First off, I love the students at Fisher More College (FMC). I love them so much. It was heartbreaking for me to leave FMC. Last summer (2013) was very difficult for me. I also love the Latin Mass and write about it often on my blog and talk about it publicly (my family belongs to a FSSP parish – Mater Dei parish in Irving, Texas).
For the record, I resigned as Chancellor of the College at the beginning of June of 2013—only days after our seventh baby was born. I had no job prospects and no income. I did it for the sake of conscience. I felt it would be a danger to my soul to remain at Fisher More College.

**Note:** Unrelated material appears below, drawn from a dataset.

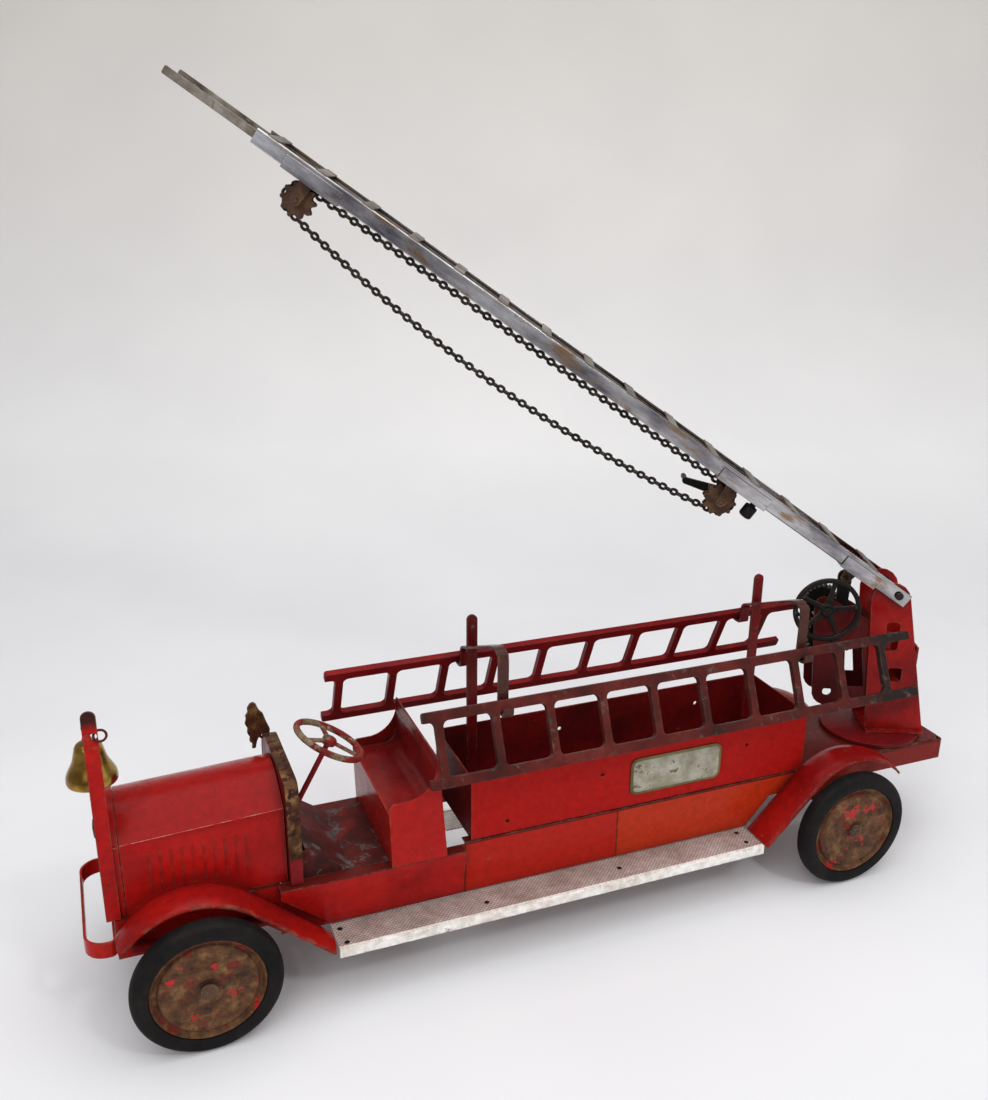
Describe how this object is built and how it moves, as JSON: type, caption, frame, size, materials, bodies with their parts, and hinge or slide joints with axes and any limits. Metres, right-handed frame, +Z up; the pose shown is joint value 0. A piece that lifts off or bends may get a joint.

I resigned when moral, theological, and financial discrepancies came to light regarding the presidency of Michael King. I was an ex officio member of the Board so I knew what others did not. From May to early June of 2013, five of the eight College Board Members also resigned for two reasons:
1) Mr. King refused to disassociate himself from the public statements of faculty member Dr. Dudley that claimed in his Year of Faith lecture that Catholic professors have the duty to teach young people that Vatican 2 is not a valid Council (he also endorsed other “resistance” positions regarding the Novus Ordo, John Paul II, etc.)
2) Mr. King, after selling the original FMC campus to Texas Christian University for millions of dollars, had imprudently entered into a real estate deal that financially crippled Fisher More College.
Much of the politicization around the “Latin Mass and FMC” is Mr. King’s careful attempt to distract attention away from his financial misdealing at FMC. The college is currently teetering on bankruptcy and this latest entanglement with the bishop will lead to a public statement: “Fisher More closed down because the new bishop of Fort Worth persecuted the Latin Mass!” when in reality the College is failing because Mr. King entered into a dubious real estate deal that washed out college’s endowment AND all the proceeds from the sale of the original campus.
How did a College sell its extremely valuable campus to TCU for several millions dollars in 2012 only to announce at Christmas 2013 that it might be closing without an immediate fund raising campaign through Rorate Caeli?
Rorate Caeli has just released their sensational “exclusive” report on how the new Bishop of Fort Worth is persecuting the traditional Latin Mass in the person of Michael King. They included the (private) letter of Bishop Olson to Michael King and offered their speculation.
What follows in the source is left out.